Terzo cambio outfit – un custom made di Willy Chavarria con durag rossa – e altro momento emotional che si conclude con l’ovazione di Rapide (prima Nel tuo mare e Cocktail d’amore) e, a seguire, la vestizione del sovrano: uno dei ballerini spoglia Mahmood della durag rossa per porgergli un mantello nero. Sul palco si presenta così la regina: è il momento di Angèle vestita in total red per la collaborazione, Sempre. Salutata l’artista belga, tornano sul palco i ballerini per il rush finale con il medley di Barrio e Kobra e la tripletta di hit Ratata, Soldi e Tuta gold: tre ceffoni nei denti per mandare tutti a casa, perché il bis e gli encore da un po’ di tempo fortunatamente non vanno più di moda.

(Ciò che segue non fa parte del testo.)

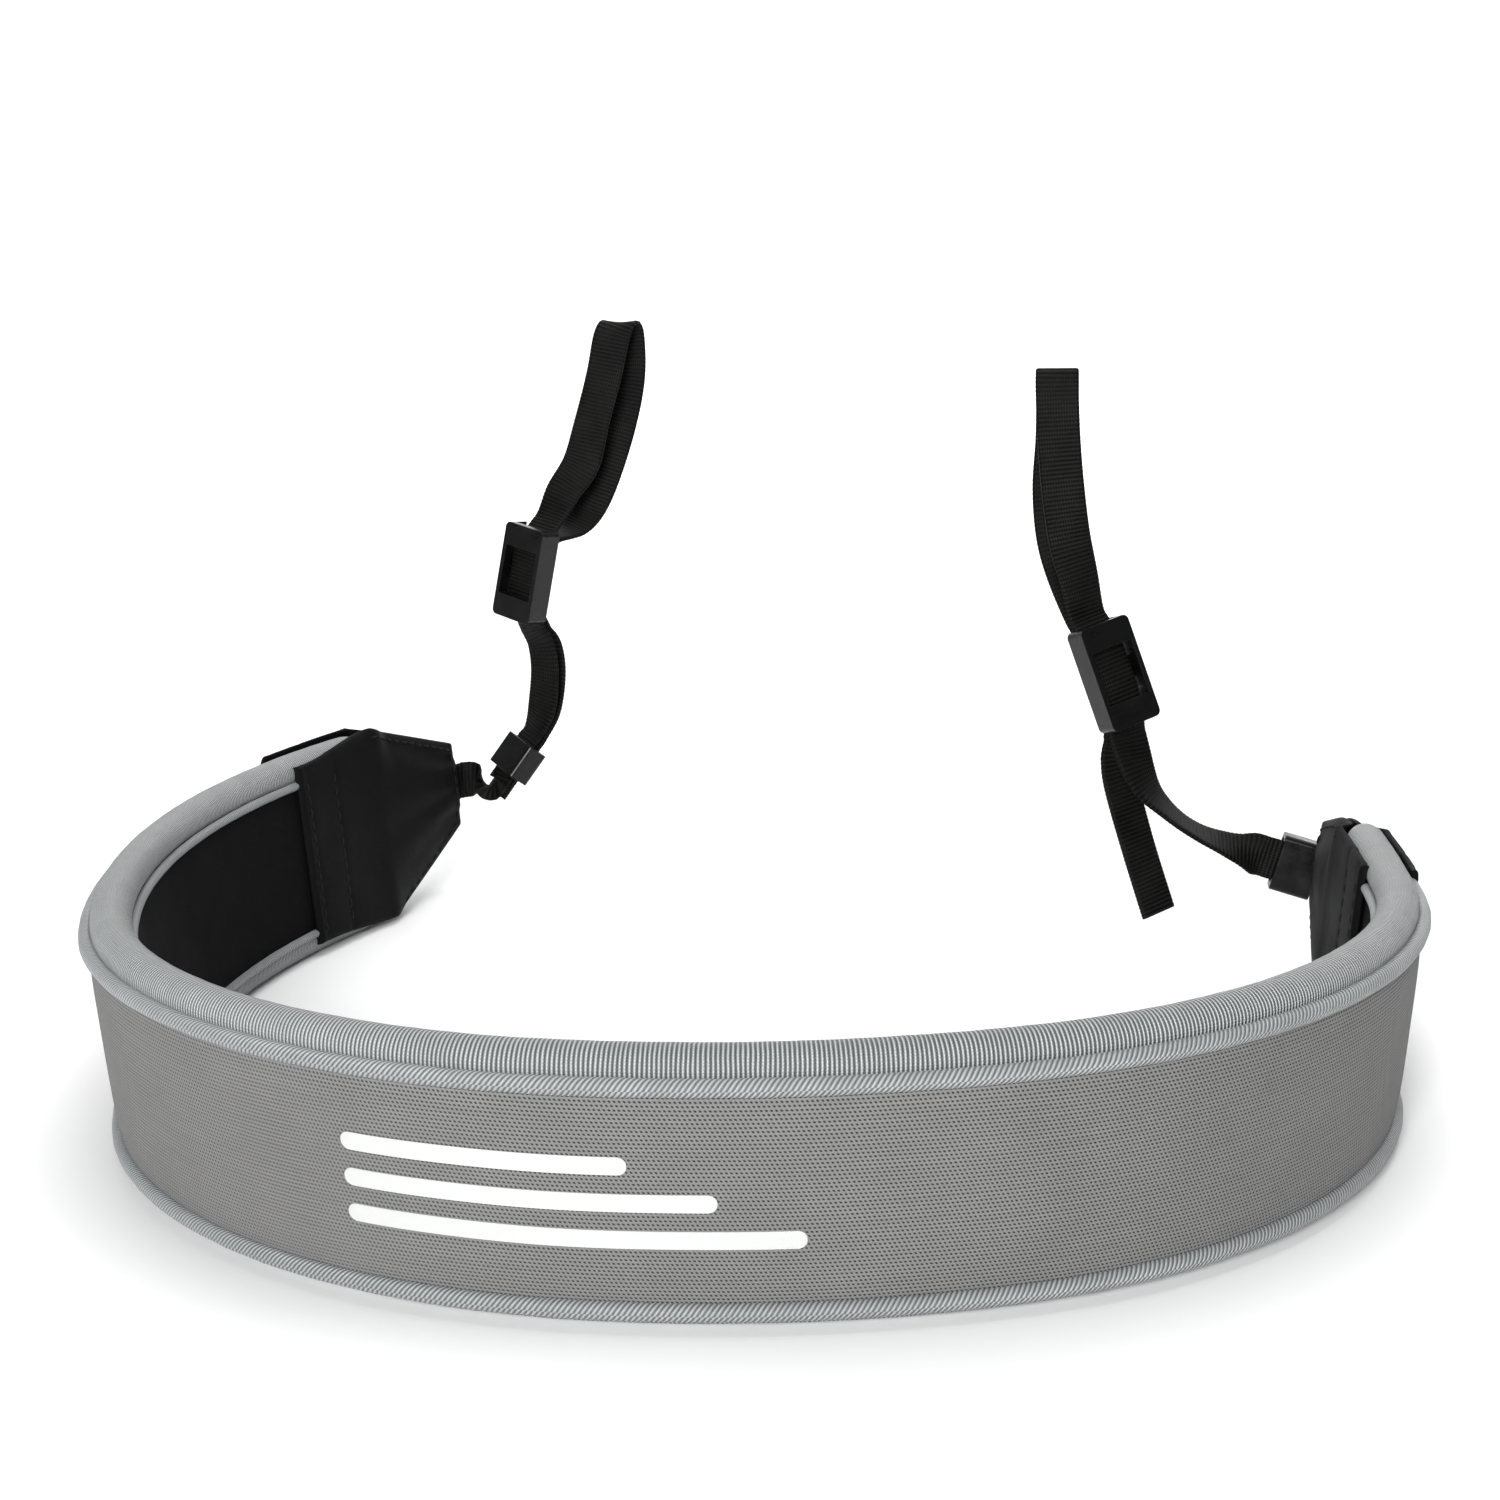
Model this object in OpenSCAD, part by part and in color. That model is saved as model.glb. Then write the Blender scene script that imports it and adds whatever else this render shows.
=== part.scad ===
// Padded neck strap for binoculars.
// A foam band bent into a horseshoe stands on its lower edge. A black tab closes each end,
// and a narrow webbing strap rises from each tab to a loop for the binocular's lug.
// +Z is up. The origin is on the floor under the middle of the band, where the band runs
// along X, and the band's two wings reach towards +Y.

/* [Band] */
// Height of the band along its face
band_h = 50; // [46:0.5:54]
// Thickness of the band between its outer and inner faces
band_t = 8.8; // [8.4:0.1:9.6]
// Thickness of the knit face and of the grip face
skin_t = 0.8; // [0.6:0.1:1]
// Outward lean of the band, in degrees
lean = 5.5; // [4:0.5:7]
// Radius of the left bend
left_bend_r = 114; // [108:1:120]
// Angle of the left bend
left_bend_deg = 67; // [63:1:70]
// Radius of the left wing
left_wing_r = 220; // [190:5:260]
// Angle of the left wing
left_wing_deg = 43; // [41:1:46]
// Radius of the shallow stretch right of the middle
right_front_r = 170; // [150:5:190]
// Angle of the shallow stretch
right_front_deg = 26; // [23:1:29]
// Radius of the right bend
right_bend_r = 110; // [104:1:116]
// Angle of the right bend
right_bend_deg = 68; // [64:1:71]
// Radius of the right wing
right_wing_r = 620; // [540:10:700]
// Angle of the right wing
right_wing_deg = 4; // [3:0.5:6]

/* [Edges] */
// Radius of the padded roll along the top and bottom edges
roll_r = 4; // [3.8:0.1:4.2]
// Shift of the rolls towards the inner face
roll_shift = 0.6; // [0.4:0.1:0.8]
// Thickness of the ribbed binding round a roll
binding_t = 0.8; // [0.6:0.1:1]
// Radius of the piping outside the rolls
outer_pipe_r = 1.6; // [1.4:0.1:1.8]
// Radius of the piping inside the rolls
inner_pipe_r = 1; // [0.8:0.1:1.2]

/* [Tabs] */
// Length of the band that the tabs cover
tab_cover = 34; // [30:1:38]
// Length of a tab beyond the band
tab_len = 37; // [34:1:40]
// Thickness of a tab patch
patch_t = 1.6; // [1.2:0.1:1.8]
// Height of the narrow end of a tab
tab_end_h = 22; // [18:1:26]
// Height of the middle of the narrow end above the floor
tab_end_z = 29; // [26:1:31]
// Distance between stitches
stitch_pitch = 3.2; // [2.8:0.1:4]

/* [Webbing] */
// Width of the webbing
web_w = 10; // [9:0.5:10.5]
// Thickness of the webbing
web_t = 1.2; // [1:0.1:1.3]

/* [Hardware] */
// Length of a slider along the webbing
slider_l = 25; // [23:0.5:26]
// Length of a keeper along the webbing
keeper_l = 9.5; // [8:0.5:10]
// Width of the sliders and keepers
hardware_w = 13.5; // [13:0.1:14.5]

/* [Hidden] */
$fn = 64;
LEFT = -1;
RIGHT = 1;

knit_grey = [0.42, 0.42, 0.41];
silver_grey = [0.66, 0.68, 0.68];
soft_black = [0.06, 0.06, 0.06];
foam_grey = [0.25, 0.25, 0.26];

low_z = roll_r;
high_z = band_h - roll_r;
face_u = band_t / 2;
core_u = face_u - skin_t;
roll_back_u = roll_r + roll_shift;
band_stop = 2.5;

outer_pipe_u = face_u - 0.1;
inner_pipe_u = face_u;
top_outer_pipe_z = high_z - 1.5;
top_inner_pipe_z = high_z - 3.2;
bottom_outer_pipe_z = low_z + 0.3;
bottom_inner_pipe_z = low_z + 1.6;

patch_low_z = 1;
patch_high_z = band_h + 1;
tab_foot = 7;
tab_closed_u = web_t / 2 + 0.05;
tab_lap = 2;
stub_out = 2;
stub_in = 22;

slot_w = web_w + 1;
slot_t = 2 * web_t + 1;
strand_gap = 0.4;
strand_off = (web_t + strand_gap) / 2;
plate_t = 1.5;
keeper_t = slot_t + 2 * plate_t;
slider_front_t = 2.2;
slider_back_t = 1;
slider_t = slot_t + slider_front_t + slider_back_t;

// Arcs of the band, from its middle outwards: [radius, angle]
left_arcs = [[left_bend_r, left_bend_deg], [left_wing_r, left_wing_deg]];
right_arcs = [
    [right_front_r, right_front_deg], [right_bend_r, right_bend_deg], [right_wing_r, right_wing_deg]
];
function arcs_of(side) = side == LEFT ? left_arcs : right_arcs;

// The same arcs with the last one cut short by a length
function cut_arcs(arcs, cut) = [
    for (i = [0 : len(arcs) - 1])
        i < len(arcs) - 1 ? arcs[i] : [arcs[i][0], arcs[i][1] - cut / arcs[i][0] * 180 / PI]
];

// Point and heading where arc i starts, as [x, y, heading]
function arc_start(arcs, i) = i == 0 ? [0, 0, 0] :
    let (p = arc_start(arcs, i - 1), r = arcs[i - 1][0], h = p.z + arcs[i - 1][1])
    [p.x + r * (sin(h) - sin(p.z)), p.y + r * (cos(p.z) - cos(h)), h];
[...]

Senza abbandonarsi a celebrazioni eccessive, che tanto hanno a che vedere con i gusti, si possono spendere tante buone parole anche semplicemente constatando alcuni dati oggettivi. Intanto la preparazione e l’organizzazione dello spettacolo che raggiunge livelli di professionismo con pochi eguali in Italia: ogni dettaglio è frutto di ossessione, perfezionismo e desiderio di disputare un campionato che va ben oltre ai nostri confini nazionali anche sul fronte performativo. Inoltre la dialettica tra ciò che si vede e ciò che si sente, ovvero tra spettacolo visivo (luci, proiezioni, coreografie, outfit, scenografie) e musica, è impeccabile, segno che probabilmente per Mahmood la composizione dei brani include anche l’immaginazione visiva, fin dalle fasi embrionali, con narrazioni organiche ideate per inserire i brani in strutture più ampie. Con un po’ di malizia “storiografica” si può rintracciare l’origine di questa passione per l’ampia struttura nella natura circolare dei miti ellenici che sono passione dichiarata e fonte nota di molta musica di Mahmood.

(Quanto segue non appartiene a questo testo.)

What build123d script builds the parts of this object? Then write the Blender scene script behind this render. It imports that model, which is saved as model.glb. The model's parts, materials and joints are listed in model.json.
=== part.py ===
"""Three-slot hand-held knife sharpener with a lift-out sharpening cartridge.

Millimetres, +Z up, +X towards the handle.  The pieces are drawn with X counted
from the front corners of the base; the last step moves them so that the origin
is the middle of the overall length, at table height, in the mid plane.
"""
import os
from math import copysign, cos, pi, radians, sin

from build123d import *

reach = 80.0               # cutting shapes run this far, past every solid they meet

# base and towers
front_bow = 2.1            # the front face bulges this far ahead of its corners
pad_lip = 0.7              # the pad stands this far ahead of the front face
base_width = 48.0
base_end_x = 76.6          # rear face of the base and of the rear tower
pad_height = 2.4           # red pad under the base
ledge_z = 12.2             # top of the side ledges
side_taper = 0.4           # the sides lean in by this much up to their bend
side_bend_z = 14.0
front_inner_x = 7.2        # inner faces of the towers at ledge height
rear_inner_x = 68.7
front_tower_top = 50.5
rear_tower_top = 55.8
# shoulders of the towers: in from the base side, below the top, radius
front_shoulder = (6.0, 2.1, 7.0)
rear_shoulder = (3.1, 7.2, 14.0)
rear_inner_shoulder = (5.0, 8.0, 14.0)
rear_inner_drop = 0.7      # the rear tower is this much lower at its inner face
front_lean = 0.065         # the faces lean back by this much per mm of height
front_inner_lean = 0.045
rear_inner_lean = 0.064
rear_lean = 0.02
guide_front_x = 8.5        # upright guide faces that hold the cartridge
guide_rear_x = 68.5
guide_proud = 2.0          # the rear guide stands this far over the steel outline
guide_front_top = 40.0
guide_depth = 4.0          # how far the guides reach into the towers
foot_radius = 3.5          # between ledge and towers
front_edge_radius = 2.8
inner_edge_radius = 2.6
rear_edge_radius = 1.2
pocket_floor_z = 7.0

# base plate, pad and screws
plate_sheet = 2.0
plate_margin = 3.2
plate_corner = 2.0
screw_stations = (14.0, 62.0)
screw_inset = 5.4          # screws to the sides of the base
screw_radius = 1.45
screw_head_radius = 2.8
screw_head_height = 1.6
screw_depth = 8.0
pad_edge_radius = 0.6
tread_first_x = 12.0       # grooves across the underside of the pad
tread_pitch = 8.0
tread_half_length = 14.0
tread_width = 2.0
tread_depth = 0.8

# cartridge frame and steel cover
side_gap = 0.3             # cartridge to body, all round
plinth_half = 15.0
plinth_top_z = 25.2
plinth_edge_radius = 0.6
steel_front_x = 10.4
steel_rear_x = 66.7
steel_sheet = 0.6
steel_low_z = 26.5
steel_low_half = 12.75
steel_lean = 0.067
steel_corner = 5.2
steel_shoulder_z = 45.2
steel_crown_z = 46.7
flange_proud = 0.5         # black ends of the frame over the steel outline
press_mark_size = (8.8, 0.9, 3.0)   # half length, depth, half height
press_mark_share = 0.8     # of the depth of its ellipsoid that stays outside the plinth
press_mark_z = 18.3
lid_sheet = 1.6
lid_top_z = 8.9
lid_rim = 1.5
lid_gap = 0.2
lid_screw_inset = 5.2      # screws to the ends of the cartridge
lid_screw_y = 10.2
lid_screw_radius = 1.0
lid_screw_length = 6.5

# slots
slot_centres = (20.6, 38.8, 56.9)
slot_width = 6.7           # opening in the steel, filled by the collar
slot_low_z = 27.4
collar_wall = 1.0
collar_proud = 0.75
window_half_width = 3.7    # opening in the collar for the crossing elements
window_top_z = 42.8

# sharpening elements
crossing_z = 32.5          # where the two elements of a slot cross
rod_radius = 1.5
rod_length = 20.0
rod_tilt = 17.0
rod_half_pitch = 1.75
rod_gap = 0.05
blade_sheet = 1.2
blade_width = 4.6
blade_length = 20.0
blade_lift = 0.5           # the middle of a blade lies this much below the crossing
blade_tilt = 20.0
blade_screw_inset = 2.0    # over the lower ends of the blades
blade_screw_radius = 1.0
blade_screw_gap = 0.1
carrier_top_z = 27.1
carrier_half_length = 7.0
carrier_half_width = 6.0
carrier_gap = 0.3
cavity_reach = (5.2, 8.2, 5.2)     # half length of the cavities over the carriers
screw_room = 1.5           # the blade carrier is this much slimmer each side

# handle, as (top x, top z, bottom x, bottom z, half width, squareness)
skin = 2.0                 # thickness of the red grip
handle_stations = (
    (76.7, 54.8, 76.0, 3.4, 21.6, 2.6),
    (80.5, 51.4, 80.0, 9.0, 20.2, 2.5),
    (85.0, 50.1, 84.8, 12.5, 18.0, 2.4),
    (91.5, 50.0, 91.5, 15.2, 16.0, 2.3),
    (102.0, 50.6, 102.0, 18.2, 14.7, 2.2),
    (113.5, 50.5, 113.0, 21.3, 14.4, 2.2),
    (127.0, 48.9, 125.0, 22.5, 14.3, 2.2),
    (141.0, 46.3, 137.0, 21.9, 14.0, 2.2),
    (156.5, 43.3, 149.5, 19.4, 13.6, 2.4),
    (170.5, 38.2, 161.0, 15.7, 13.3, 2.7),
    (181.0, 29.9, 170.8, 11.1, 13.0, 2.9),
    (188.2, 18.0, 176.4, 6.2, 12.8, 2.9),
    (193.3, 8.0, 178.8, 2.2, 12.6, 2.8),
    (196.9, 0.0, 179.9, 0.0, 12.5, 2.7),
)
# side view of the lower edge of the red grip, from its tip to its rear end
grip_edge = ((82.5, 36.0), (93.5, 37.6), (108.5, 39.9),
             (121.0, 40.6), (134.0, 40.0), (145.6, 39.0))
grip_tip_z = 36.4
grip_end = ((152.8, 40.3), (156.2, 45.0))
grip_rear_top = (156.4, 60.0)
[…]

Mahmood realizzando questo spettacolo è riuscito a raggiungere una sintesi di sé stesso capace di conferire coerenza e unità agli stimoli molto diversi tra loro che ne hanno caratterizzato la carriera, riuscendo finalmente a comunicarla al pubblico. Mahmood si è affacciato nel panorama mainstream nei panni strettissimi di “secondogenerazionista” post trap che faceva arrabbiare il Salvini-prime per la sua vittoria a Sanremo con una strofa in arabo su una base di Charlie Charles, per poi affermarsi di fatto come cantautore con il vizio dell’urban, scrivendo alcune delle canzoni più belle che il mainstream italiano abbia avuto negli ultimi anni. I due aspetti dialogavano poco tra di loro, e sembrava che dovesse ancora scegliere da che parte stare. Mahmood ha risposto pazientemente a tutti i tentativi di stereotipizzazione – inclusa quella successiva di icona gay – attraverso la musica, lavorando in profondità per dare spessore alle suggestioni dei primi brani. E così il secondogenerazionismo che gli avevamo incollato addosso si è svelato essere un interesse esistenziale e identitario per la musica delle sue radici, che a volte sfocia in una sorta di etnomusicologia del pop contemporaneo, e la sua capacità di far convivere tamarraggine urban e sensibilità cantautorale sta raggiungendo quelle vette di naturalezza che consentono la codificazione di uno stile spiccatamente personale, che trascende le limitazioni della musica di genere.
Questo lungo percorso ha fatto sì che nella stessa sera si possa passare dal deserto del Sahara alla periferia di Milano Nord, dalle campagne sarde al Teatro Ariston, dall’introspezione urban figlia di un Frank Ocean allo slaying di una Nathy Peluso. Tutto in uno, fluidamente, senza annoiarsi mai e senza scetticismi o perplessità. Mahmood al momento è forse l’unica popstar italiana che non sfigurerebbe alla cerimonia dei Grammy e che, al contrario, avrebbe molto da insegnare anche in quella terra piena di maestri del pop: teniamocelo stretto e, come dicevano i fan del Salvini-prime di cui sopra, lasciamolo lavorare.